>> Start MATERIAL FOR THE TASK

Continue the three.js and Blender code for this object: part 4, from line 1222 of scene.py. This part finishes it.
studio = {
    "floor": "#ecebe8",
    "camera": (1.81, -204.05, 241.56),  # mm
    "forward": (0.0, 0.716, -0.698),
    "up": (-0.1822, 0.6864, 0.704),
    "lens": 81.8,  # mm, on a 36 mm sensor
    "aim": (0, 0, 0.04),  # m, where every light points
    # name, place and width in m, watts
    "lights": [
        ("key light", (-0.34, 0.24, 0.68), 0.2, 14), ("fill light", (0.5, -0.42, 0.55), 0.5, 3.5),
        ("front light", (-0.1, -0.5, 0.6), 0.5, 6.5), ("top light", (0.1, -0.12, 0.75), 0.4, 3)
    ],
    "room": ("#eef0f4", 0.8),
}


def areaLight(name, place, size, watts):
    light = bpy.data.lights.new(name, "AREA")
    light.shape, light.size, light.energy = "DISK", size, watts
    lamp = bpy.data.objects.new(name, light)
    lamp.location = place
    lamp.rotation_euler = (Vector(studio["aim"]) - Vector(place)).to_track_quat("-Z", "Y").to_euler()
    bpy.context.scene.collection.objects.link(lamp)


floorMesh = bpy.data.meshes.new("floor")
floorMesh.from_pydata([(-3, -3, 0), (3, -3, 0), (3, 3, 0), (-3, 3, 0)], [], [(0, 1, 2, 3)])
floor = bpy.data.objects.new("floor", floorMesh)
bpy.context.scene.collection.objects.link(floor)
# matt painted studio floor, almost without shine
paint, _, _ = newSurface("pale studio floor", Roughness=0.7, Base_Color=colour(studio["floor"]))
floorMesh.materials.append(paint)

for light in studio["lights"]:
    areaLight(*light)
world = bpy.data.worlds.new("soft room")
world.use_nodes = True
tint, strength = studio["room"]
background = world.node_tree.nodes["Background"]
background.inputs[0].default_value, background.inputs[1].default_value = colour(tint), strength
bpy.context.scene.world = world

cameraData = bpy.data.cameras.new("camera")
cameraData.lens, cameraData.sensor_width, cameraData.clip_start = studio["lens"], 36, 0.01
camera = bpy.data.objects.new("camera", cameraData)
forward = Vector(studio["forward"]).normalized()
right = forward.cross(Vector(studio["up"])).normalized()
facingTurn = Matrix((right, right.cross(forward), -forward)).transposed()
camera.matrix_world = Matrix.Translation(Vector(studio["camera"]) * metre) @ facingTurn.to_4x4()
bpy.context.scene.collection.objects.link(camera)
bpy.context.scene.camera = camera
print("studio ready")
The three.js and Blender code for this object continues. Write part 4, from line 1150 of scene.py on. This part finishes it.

>> End MATERIAL FOR THE TASK

● **INSTRUCTION**
Each record above must be given again exactly.

● **COMPLETED TASK**
Continue the three.js and Blender code for this object: part 4, from line 1222 of scene.py. This part finishes it.
studio = {
    "floor": "#ecebe8",
    "camera": (1.81, -204.05, 241.56),  # mm
    "forward": (0.0, 0.716, -0.698),
    "up": (-0.1822, 0.6864, 0.704),
    "lens": 81.8,  # mm, on a 36 mm sensor
    "aim": (0, 0, 0.04),  # m, where every light points
    # name, place and width in m, watts
    "lights": [
        ("key light", (-0.34, 0.24, 0.68), 0.2, 14), ("fill light", (0.5, -0.42, 0.55), 0.5, 3.5),
        ("front light", (-0.1, -0.5, 0.6), 0.5, 6.5), ("top light", (0.1, -0.12, 0.75), 0.4, 3)
    ],
    "room": ("#eef0f4", 0.8),
}


def areaLight(name, place, size, watts):
    light = bpy.data.lights.new(name, "AREA")
    light.shape, light.size, light.energy = "DISK", size, watts
    lamp = bpy.data.objects.new(name, light)
    lamp.location = place
    lamp.rotation_euler = (Vector(studio["aim"]) - Vector(place)).to_track_quat("-Z", "Y").to_euler()
    bpy.context.scene.collection.objects.link(lamp)


floorMesh = bpy.data.meshes.new("floor")
floorMesh.from_pydata([(-3, -3, 0), (3, -3, 0), (3, 3, 0), (-3, 3, 0)], [], [(0, 1, 2, 3)])
floor = bpy.data.objects.new("floor", floorMesh)
bpy.context.scene.collection.objects.link(floor)
# matt painted studio floor, almost without shine
paint, _, _ = newSurface("pale studio floor", Roughness=0.7, Base_Color=colour(studio["floor"]))
floorMesh.materials.append(paint)

for light in studio["lights"]:
    areaLight(*light)
world = bpy.data.worlds.new("soft room")
world.use_nodes = True
tint, strength = studio["room"]
background = world.node_tree.nodes["Background"]
background.inputs[0].default_value, background.inputs[1].default_value = colour(tint), strength
bpy.context.scene.world = world

cameraData = bpy.data.cameras.new("camera")
cameraData.lens, cameraData.sensor_width, cameraData.clip_start = studio["lens"], 36, 0.01
camera = bpy.data.objects.new("camera", cameraData)
forward = Vector(studio["forward"]).normalized()
right = forward.cross(Vector(studio["up"])).normalized()
facingTurn = Matrix((right, right.cross(forward), -forward)).transposed()
camera.matrix_world = Matrix.Translation(Vector(studio["camera"]) * metre) @ facingTurn.to_4x4()
bpy.context.scene.collection.objects.link(camera)
bpy.context.scene.camera = camera
print("studio ready")
The three.js and Blender code for this object continues. Write part 4, from line 1150 of scene.py on. This part finishes it.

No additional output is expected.